2) Add turnips and seasoning to taste till well combined. Cover and cook until tender and translucent for about 15 minutes.
3) Sift the rice flour and wheat starch into a bowl with soaked dried scallops and shrimp water or just plain water to make a thin batter.
4) Turn off the heat and allow the wok cool down. Pour batter and stir them until slightly thickened.
5) Pour the mixture into a well-greased foil containers or Loaf tins. Cover, and steam for 1 hour. Remove from the heat and set aside to cool slightly. Keep refrigerated and consume within 5 days.

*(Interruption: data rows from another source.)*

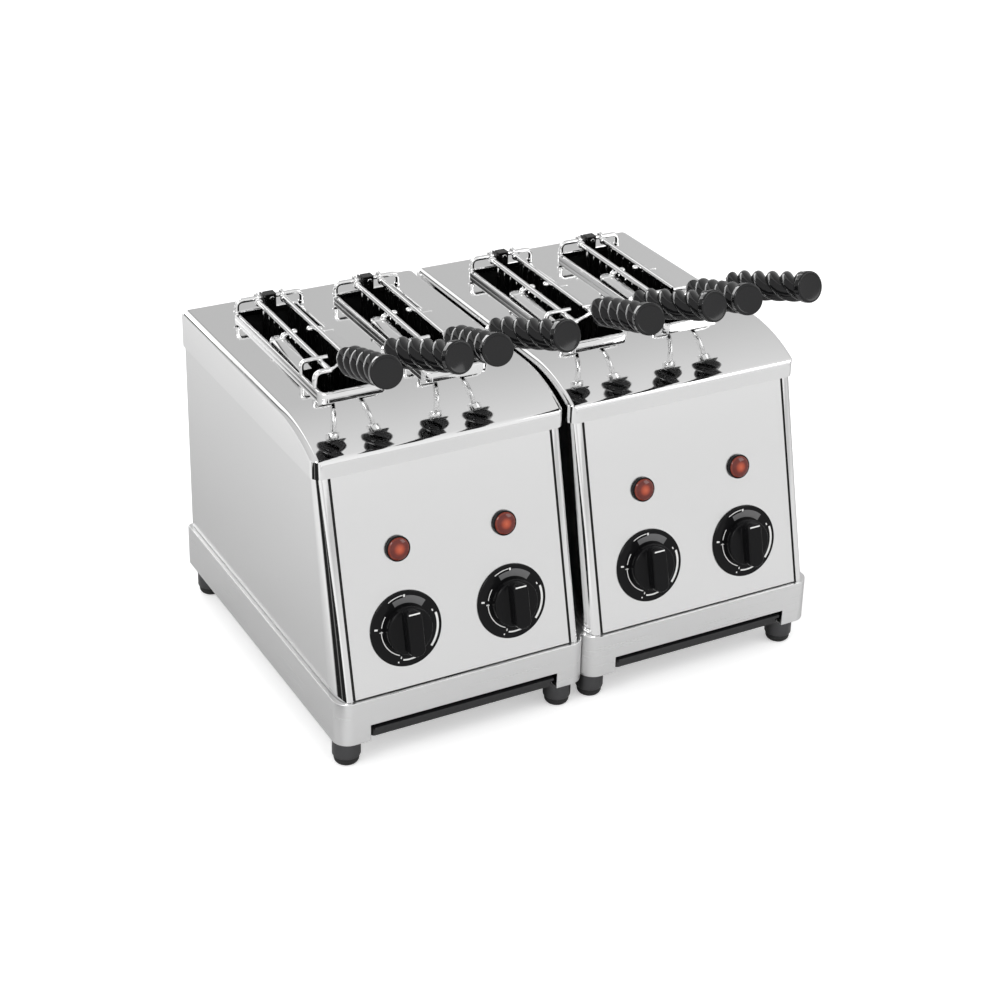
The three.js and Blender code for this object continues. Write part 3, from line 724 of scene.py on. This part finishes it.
# Dials. A glossy black moulded plate with a bevelled rim lies on the panel round each spindle. Its
# scale is printed in white, with a plain grey field at the top.
dial_radius = 29.7 * mm
dial_height = 1.6 * mm
dial_hole = 6 * mm
dial_edge = 0.9 * mm
print_skin = 0.08 * mm
black_gloss = moulded("black_gloss", (0.006, 0.006, 0.0065), (0.12, 0.18), 70, 0.04, specular=0.12)
# White for the dials' printed scales, and for the painted highlight on each knob.
white_print_and_painted_highlight = moulded("white_print_and_painted_highlight", (0.75, 0.75, 0.74), (0.4, 0.5), 900)
grey_print = moulded("grey_print", (0.11, 0.11, 0.112), (0.4, 0.5), 900)
white_marks = (
    (25.2, 27.0, -44.1, 15.8),
    (20.7, 21.4, 141.3, 166.0),
    (20.7, 21.4, 173.2, 247.6),
    (24.2, 26.9, 168.1, 171.1),
    (19.8, 22.6, 174.6, 176.4),
    (26.0, 27.1, 247.6, 249.9),
    (21.8, 23.6, 251.0, 253.3),
    (23.7, 24.9, 256.7, 295.1),
    (26.2, 26.8, 91.1, 119.0),
    (25.0, 27.0, 86.8, 90.1),
    (24.0, 25.0, 20.7, 24.8),
)
grey_marks = ((20.2, 25.9, 46.2, 85.6), (20.2, 24.6, 85.6, 113.1))


def raised(height):
    """Fills the outline being drawn and makes a solid of that height of it."""
    bpy.ops.mesh.edge_face_add()
    bpy.ops.mesh.extrude_region_move(TRANSFORM_OT_translate={"value": (0, 0, height)})
    bpy.ops.mesh.select_all(action="SELECT")
    bpy.ops.mesh.normals_make_consistent(inside=False)
    bpy.ops.object.mode_set(mode="OBJECT")


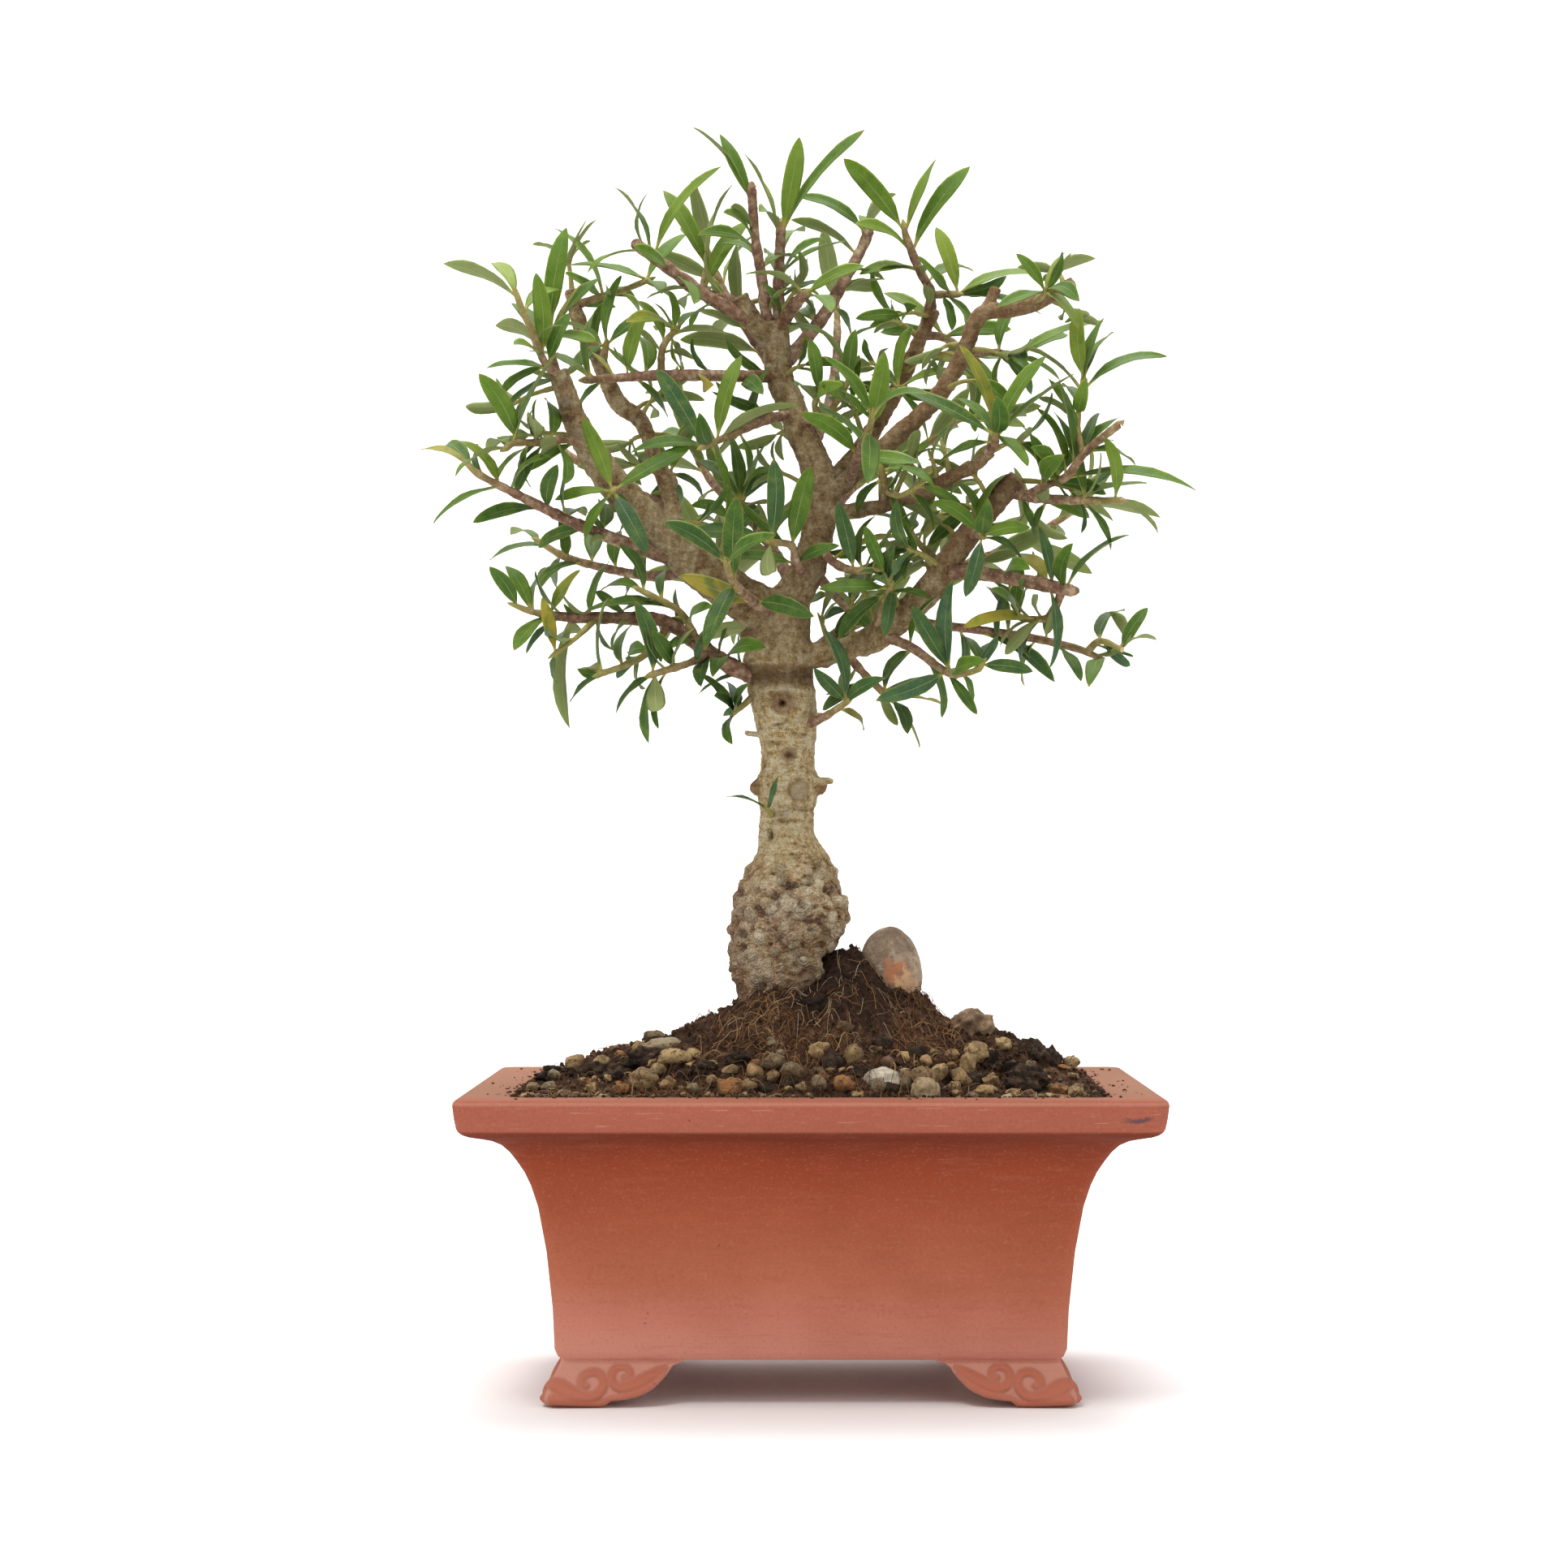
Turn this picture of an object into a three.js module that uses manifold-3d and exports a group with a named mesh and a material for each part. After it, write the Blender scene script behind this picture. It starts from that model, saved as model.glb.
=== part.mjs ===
// A narrow-leaved mock privet bonsai standing in its terracotta pot.
// Millimetres, +Z up, the front of the pot towards -Y, the table at z = 0.
import * as THREE from "three";
import { mergeVertices } from "three/addons/utils/BufferGeometryUtils.js";
import Module from "manifold-3d";

const wasm = await Module();
wasm.setup();

// clearance kept between two pieces that lie against each other
const clearance = 0.3;
// the soil keeps a little further off the trunk, which crosses it at a slant
const soilClearance = 0.4;
// corners closer than this are one corner
const sameCorner = 1e-4;
const cornerGrid = 1e-3;
const shortestEdge = 0.05;

// pot
const rimHalfWidth = 102.5;
const rimHalfDepth = 75;
const rimTop = 91.6;
const rimFlat = 15;
const footHeight = 13.3;
const floorTop = 21;
const drainHoleRadius = 7;
const drainHoleOffset = 36;

// mound of soil
const soilEdgeHeight = 89.6;
const moundRise = 38;
const moundHalfWidth = 87;
const moundHalfDepth = 59;

// leaves
const leafLength = 25;
const leafWidth = 6.6;
const leafThick = 0.9;
const rootDepth = 0.7;

// the tree is measured from the front: a point given as across, height and depth lies on the
// line of sight through the place that it covers on the upright plane through the pot's middle
const sightDistance = 978;
const sightHeight = 161.3;

// a number between 0 and 1 from a seeded run, the same each time
function seededRun(seed) {
  let state = seed >>> 0;
  return () => {
    state = (state + 0x6d2b79f5) >>> 0;
    let mixed = Math.imul(state ^ (state >>> 15), state | 1);
    mixed = (mixed + Math.imul(mixed ^ (mixed >>> 7), mixed | 61)) ^ mixed;
    return ((mixed ^ (mixed >>> 14)) >>> 0) / 4294967296;
  };
}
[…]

6) Cut into pieces. Heat a pan and oil over a medium high heat. Transfer turnip cake slices one by one to a pan until both side are deep golden brown.
Dip into the sauce of your choice. (Normally a chilli oil and soy sauce is best.) A perfect comfort food with rice porridge (congee) or just as part of a larger dimsum meal.
Tip: You can store your lo bak go in the loaf pan or take out and wrap in cling film and store in the refrigerator or freeze in slices and fry it later. It won’t last long.